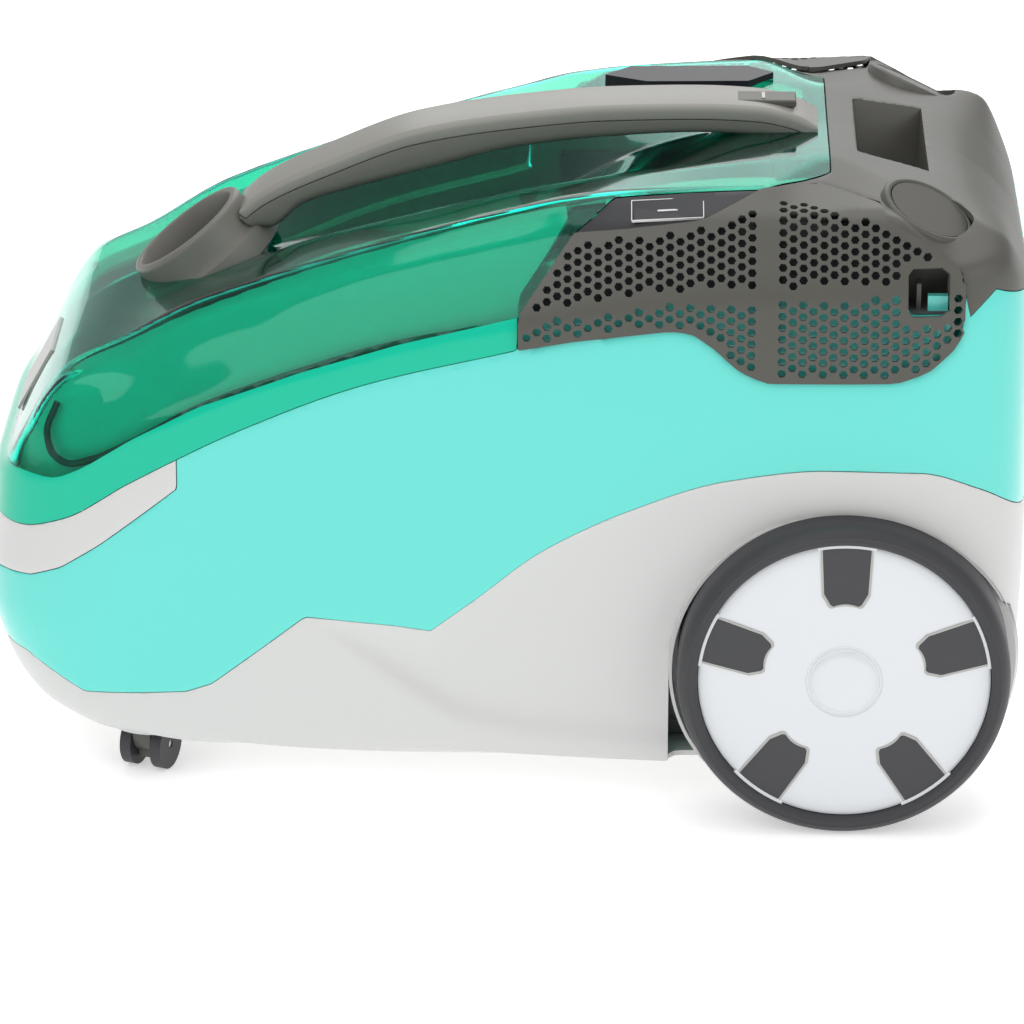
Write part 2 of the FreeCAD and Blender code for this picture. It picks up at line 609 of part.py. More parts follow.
# ---------------------------------------------------------------- rolling gear
WHEEL_BORE = "( axle_radius + running_gap )"
for side, label in ((-1, "left"), (1, "right")):
    out = ACROSS * side
    face = side * size("track") / 2
    inside = face - side * size("wheel_width")
    centre = (size("wheel_x"), inside, size("wheel_radius"))
    tyre = turned(label + "_tyre", [("( wheel_radius - tyre_depth )", "wheel_radius", "0.001",
                                     "wheel_width")],
                  centre, out)
    node(tyre, label + "_tyre")
    disc = turned(label + "_wheel_disc",
                  [(WHEEL_BORE, "( wheel_radius - tyre_depth )",
                    "( wheel_width - disc_recess - disc_width )",
                    "( wheel_width - disc_recess )"),
                   ("14", "( wheel_radius - tyre_depth - 5 )",
                    "( wheel_width - disc_recess - disc_width - 1 )", "( wheel_width - disc_recess - 5 )")],
                  centre, out)
    pads = []
    for index in range(5):
        turn = math.radians(90 + 72 * index)
        pad = Part.makeBox(size("insert_length"), size("insert_width"), size("insert_depth"),
                           Vector(size("insert_inner"), -size("insert_width") / 2, 0))
        pad.rotate(Vector(), UP, math.degrees(turn))
        pads.append(pad)
    recess = size("wheel_width") - size("disc_recess") - size("insert_depth")
    lift = FreeCAD.Placement(Vector(centre[0], inside + side * recess, centre[2]),
                             FreeCAD.Rotation(ALONG, -90 * side))
    pads = [pad.transformed(lift.toMatrix()) for pad in pads]
    formed(label + "_spoke_inserts", Part.makeCompound(pads))
    bed = doc.addObject("Part::Feature", label + "_insert_bed_form")
    bed.Shape = Part.makeCompound(pads)
    node(cut(label + "_disc_cut", disc, bed), label + "_wheel_disc")
    cap_start = (centre[0], face - side * size("disc_recess"), centre[2])
    node(rod(label + "_cap", "hub_radius", "hub_height", cap_start, out), label + "_hub_cap")

axle_parts = []
for side, label in ((-1, "left"), (1, "right")):
    start = (size("wheel_x"), side * (size("well_y") - 13), size("wheel_radius"))
    axle_parts.append(rod(label + "_stub", "axle_radius", "( track / 2 - well_y + 13 - disc_recess - 0.4 )",
                          start, ACROSS * side))
node(fuse("axle_pair", *axle_parts), "wheel_axles")

# A castor is drawn about its own swivel axis, with its axle along its X, and then placed and turned.
AXLE_Z = size("castor_wheel")
FORK_HALF = size("castor_gap") / 2 - 0.5
for side, label in ((-1, "left"), (1, "right")):
    place = FreeCAD.Placement(Vector(size("castor_x"), side * size("castor_y"), 0),
                              FreeCAD.Rotation(UP, size("castor_turn")))
    axle_y = -size("castor_trail")
    stem = rod(label + "_stem", "stem_radius", "28", (0, 0, 27))
    crown = rod(label + "_crown", "9", "7", (0, 0, 27))
    cheek = rod(label + "_cheek", "10", "( castor_gap - 1 )", (-FORK_HALF, axle_y, AXLE_Z + 6), ALONG)
    leg = box(label + "_leg", "( castor_gap - 1 )", "8", "24", (-FORK_HALF, axle_y - 4, 5))
    fork = fuse(label + "_fork_solid", stem, crown, cheek, leg)
    hole = rod(label + "_fork_hole", "2", "40", (-20, axle_y, AXLE_Z), ALONG)
    fork_cut = cut(label + "_fork_cut", fork, hole)
    fork_cut.Placement = place
    node(fork_cut, label + "_castor_fork")
    pair = []
    for offset in (-1, 1):
        low = offset * size("castor_gap") / 2 - (size("castor_tread") if offset < 0 else 0)
        pair.append(rod("%s_roller_%d" % (label, offset + 1), "castor_wheel", "castor_tread",
                        (low, axle_y, AXLE_Z), ALONG))
    rollers = fuse(label + "_rollers", *pair)
    bore = rod(label + "_roller_bore", "( 2 + running_gap )", "60", (-30, axle_y, AXLE_Z), ALONG)
    rollers_cut = cut(label + "_roller_cut", rollers, bore)
    rollers_cut.Placement = place
    node(rollers_cut, label + "_castor_wheels")
    pin = rod(label + "_castor_pin", "2", "( castor_gap + 2 * castor_tread - 1 )",
              (-size("castor_gap") / 2 - size("castor_tread") + 0.5, axle_y, AXLE_Z), ALONG)
    pin.Placement = place.multiply(pin.Placement)
    node(pin, label + "_castor_axle")

# ---------------------------------------------------------------- water tanks and filter
tank_box = box("tank_outside", "tank_length", "( 2 * tank_half )", "tank_height",
               (size("tank_x"), -size("tank_half"), size("tank_floor")))
tank_void = box("tank_inside", "( tank_length - 2 * tank_wall )", "( 2 * tank_half - 2 * tank_wall )",
                "tank_height", (size("tank_x") + size("tank_wall"), -size("tank_half") + size("tank_wall"),
                                size("tank_floor") + size("tank_wall")))
node(cut("tank_tub", tank_box, tank_void), "dirty_water_tank")

tank_top = size("tank_floor") + size("tank_height")
inlet = port_rim - port_axis * ((size("port_z") - tank_top - size("gasket") - size("box_lid")) / port_axis.z)
lid_box = box("filter_lid_slab", "tank_length", "( 2 * tank_half )", "box_lid",
              (size("tank_x"), -size("tank_half"), tank_top + size("gasket")))
lid_hole = rod("filter_lid_hole", "duct_bore", "60", (inlet.x, 0, tank_top - 10))
node(cut("filter_lid_cut", lid_box, lid_hole), "filter_box_lid")
gasket_out = box("gasket_outside", "tank_length", "( 2 * tank_half )", "gasket",
                 (size("tank_x"), -size("tank_half"), tank_top))
gasket_in = box("gasket_inside", "( tank_length - 2 * tank_wall )", "( 2 * tank_half - 2 * tank_wall )",
                "20",
                (size("tank_x") + size("tank_wall"), -size("tank_half") + size("tank_wall"), tank_top - 5))
node(cut("gasket_ring", gasket_out, gasket_in), "tank_gasket")

foam = box("foam_block", "40", "( 2 * tank_half - 8 )", "60",
           (size("tank_x") + size("tank_length") - 50, -size("tank_half") + 4, size("tank_floor") + 30))
node(foam, "foam_filter")

clean_box = box("clean_outside", "clean_length", "( 2 * clean_half )", "clean_height",
                (size("clean_x"), -size("clean_half"), size("clean_floor")))
clean_void = box("clean_inside", "( clean_length - 2 * tank_wall )", "( 2 * clean_half - 2 * tank_wall )",
                 "( clean_height - 2 * tank_wall )",
                 (size("clean_x") + size("tank_wall"), -size("clean_half") + size("tank_wall"),
                  size("clean_floor") + size("tank_wall")))
node(cut("clean_vessel", clean_box, clean_void), "clean_water_tank")
node(rod("filler_cap_form", "15", "6", (size("clean_x") + size("clean_length") / 2, 40,
                                        size("clean_floor") + size("clean_height")), UP), "tank_filler_cap")

pump_can = rod("pump_can", "pump_radius", "pump_length", (size("pump_x"), size("pump_y"), 42), ALONG)
pump_foot = box("pump_foot", "30", "16", "10", (size("pump_x") + 7, size("pump_y") - 8, 24.6))
node(fuse("pump_form", pump_can, pump_foot), "spray_pump")

# ---------------------------------------------------------------- motor, reel and electrics
can = rod("motor_can", "motor_radius", "motor_height", (size("motor_x"), 0, size("motor_floor")))
can_void = rod("motor_void", "( motor_radius - motor_wall )", "( motor_height - 2 * motor_wall )",
               (size("motor_x"), 0, size("motor_floor") + size("motor_wall")))
can_bore = rod("motor_bore", "( shaft_radius + running_gap )", "200", (size("motor_x"), 0, 20))
node(cut("motor_bored", cut("motor_hollow", can, can_void), can_bore), "motor_housing")
shaft = rod("rotor_rod", "shaft_radius", "( motor_height + 6 )", (size("motor_x"), 0,
                                                                  size("motor_floor") - 3))
core = rod("rotor_core", "rotor_radius", "rotor_height", (size("motor_x"), 0, size("motor_floor") + 12))
node(fuse("rotor_form", shaft, core), "rotor_shaft")
fan = rod("fan_disc", "fan_radius", "fan_height", (size("motor_x"), 0, size("motor_floor") + 76))
fan_bore = rod("fan_bore", "shaft_radius", "60", (size("motor_x"), 0, size("motor_floor") + 60))
node(cut("fan_form", fan, fan_bore), "fan_impeller")
rings = []
for name, low in (("lower", size("motor_floor") - size("mount_height")),
                  ("upper", size("motor_floor") + size("motor_height"))):
    ring_out = rod(name + "_mount_out", "mount_outer", "mount_height", (size("motor_x"), 0, low))
    ring_in = rod(name + "_mount_in", "mount_inner", "mount_height", (size("motor_x"), 0, low))
    rings.append(cut(name + "_mount", ring_out, ring_in))
node(fuse("mount_pair", *rings), "motor_mounts")

reel_plate = box("reel_plate", "3", "110", "150", (size("reel_x") - 5, -55, 24.6))
reel_pin = rod("reel_pin_rod", "reel_pin", "( reel_width + 6 )", (size("reel_x") - 3, 0, size("reel_z")),
               ALONG)
node(fuse("reel_stand", reel_plate, reel_pin), "reel_frame")
drum_parts = [rod("drum_core", "reel_core", "reel_width", (size("reel_x"), 0, size("reel_z")), ALONG)]
for name, x in (("front", size("reel_x")), ("back",
                                            size("reel_x") + size("reel_width") - size("reel_flange"))):
    drum_parts.append(rod("drum_" + name, "reel_radius", "reel_flange", (x, 0, size("reel_z")), ALONG))
drum = fuse("drum_solid", *drum_parts)
drum_bore = rod("drum_bore", "( reel_pin + running_gap )", "80", (size("reel_x") - 10, 0,
                                                                  size("reel_z")), ALONG)
node(cut("drum_form", drum, drum_bore), "reel_drum")

gland_start = (228, size("gland_y"), size("gland_z"))
gland = rod("gland_tube", "gland_radius", "15", gland_start, ALONG)
gland_eye = rod("gland_eye", "gland_bore", "40", (218, size("gland_y"), size("gland_z")), ALONG)
gland_form = cut("gland_form", gland, gland_eye)
node(gland_form, "cord_outlet_gland")

node(box("board_form", "board_length", "board_thick", "board_height", (size("board_x"), size("board_y"),
                                                                       196)),
     "control_board")
for side, label in ((-1, "exhaust_filter_left"), (1, "exhaust_filter_right")):
    low_y = size("filter_y") if side > 0 else -size("filter_y") - size("filter_thick")
    node(box(label + "_form", "filter_length", "filter_thick", "filter_height", (size("filter_x"), low_y,
                                                                                 212)),
         label)

screws = [rod("base_screw_%d" % index, "screw_radius", "screw_height", (x, y, size("floor_gap") + 1))
          for index, (x, y) in enumerate(SCREW_SPOTS)]
node(fuse("base_screw_set", *screws), "base_screws")

# ---------------------------------------------------------------- check and write
doc.recompute()
for obj in doc.Objects:
    faults = {"Invalid", "Error"}.intersection(obj.State)
    if faults:
        raise RuntimeError("%s is %s" % (obj.Label, faults))
for obj in nodes:
    if obj.Shape.isNull() or not obj.Shape.isValid() or not obj.Shape.Solids:
        raise RuntimeError("%s has no valid solid" % obj.Label)

os.makedirs("parts", exist_ok=True)
for obj in nodes:
    obj.Shape.exportStep("parts/%s.step" % obj.Label)
    limits = obj.Shape.BoundBox
    print("%-22s solids %d volume %9.0f  x %.1f %.1f  y %.1f %.1f  z %.1f %.1f" % (
        obj.Label, len(obj.Shape.Solids), obj.Shape.Volume, limits.XMin, limits.XMax,
        limits.YMin, limits.YMax, limits.ZMin, limits.ZMax))
print(len(nodes), "sub-parts")
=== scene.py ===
"""Studio view of the washing vacuum: smooth moulded shells, perforated grilles and glossy finishes."""

import math

import bpy
import numpy as np
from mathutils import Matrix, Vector


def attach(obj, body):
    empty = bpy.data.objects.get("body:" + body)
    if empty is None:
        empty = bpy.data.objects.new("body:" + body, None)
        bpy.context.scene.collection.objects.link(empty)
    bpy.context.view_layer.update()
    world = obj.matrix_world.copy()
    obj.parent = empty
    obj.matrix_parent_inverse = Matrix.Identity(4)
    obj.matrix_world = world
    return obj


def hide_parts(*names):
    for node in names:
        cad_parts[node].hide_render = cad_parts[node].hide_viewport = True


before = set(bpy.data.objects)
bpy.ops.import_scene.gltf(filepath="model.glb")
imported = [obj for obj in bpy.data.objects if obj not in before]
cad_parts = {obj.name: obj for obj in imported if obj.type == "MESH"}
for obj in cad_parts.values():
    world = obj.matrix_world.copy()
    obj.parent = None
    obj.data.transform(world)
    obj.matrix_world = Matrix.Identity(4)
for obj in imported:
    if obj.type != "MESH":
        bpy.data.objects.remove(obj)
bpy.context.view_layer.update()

# Lengths below are in millimetres, as in the part's source; MM turns them into metres.
MM = 0.001
GAP = 0.25
SKIN = 2.6
LINING = 1.5
REACH, HALVINGS = 330.0, 26     # how far a ray is followed, and how finely its crossing is found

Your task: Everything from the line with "check and write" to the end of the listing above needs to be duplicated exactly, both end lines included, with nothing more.

Reply to the exercise:
# ---------------------------------------------------------------- check and write
doc.recompute()
for obj in doc.Objects:
    faults = {"Invalid", "Error"}.intersection(obj.State)
    if faults:
        raise RuntimeError("%s is %s" % (obj.Label, faults))
for obj in nodes:
    if obj.Shape.isNull() or not obj.Shape.isValid() or not obj.Shape.Solids:
        raise RuntimeError("%s has no valid solid" % obj.Label)

os.makedirs("parts", exist_ok=True)
for obj in nodes:
    obj.Shape.exportStep("parts/%s.step" % obj.Label)
    limits = obj.Shape.BoundBox
    print("%-22s solids %d volume %9.0f  x %.1f %.1f  y %.1f %.1f  z %.1f %.1f" % (
        obj.Label, len(obj.Shape.Solids), obj.Shape.Volume, limits.XMin, limits.XMax,
        limits.YMin, limits.YMax, limits.ZMin, limits.ZMax))
print(len(nodes), "sub-parts")
=== scene.py ===
"""Studio view of the washing vacuum: smooth moulded shells, perforated grilles and glossy finishes."""

import math

import bpy
import numpy as np
from mathutils import Matrix, Vector


def attach(obj, body):
    empty = bpy.data.objects.get("body:" + body)
    if empty is None:
        empty = bpy.data.objects.new("body:" + body, None)
        bpy.context.scene.collection.objects.link(empty)
    bpy.context.view_layer.update()
    world = obj.matrix_world.copy()
    obj.parent = empty
    obj.matrix_parent_inverse = Matrix.Identity(4)
    obj.matrix_world = world
    return obj


def hide_parts(*names):
    for node in names:
        cad_parts[node].hide_render = cad_parts[node].hide_viewport = True


before = set(bpy.data.objects)
bpy.ops.import_scene.gltf(filepath="model.glb")
imported = [obj for obj in bpy.data.objects if obj not in before]
cad_parts = {obj.name: obj for obj in imported if obj.type == "MESH"}
for obj in cad_parts.values():
    world = obj.matrix_world.copy()
    obj.parent = None
    obj.data.transform(world)
    obj.matrix_world = Matrix.Identity(4)
for obj in imported:
    if obj.type != "MESH":
        bpy.data.objects.remove(obj)
bpy.context.view_layer.update()

# Lengths below are in millimetres, as in the part's source; MM turns them into metres.
MM = 0.001
GAP = 0.25
SKIN = 2.6
LINING = 1.5
REACH, HALVINGS = 330.0, 26     # how far a ray is followed, and how finely its crossing is found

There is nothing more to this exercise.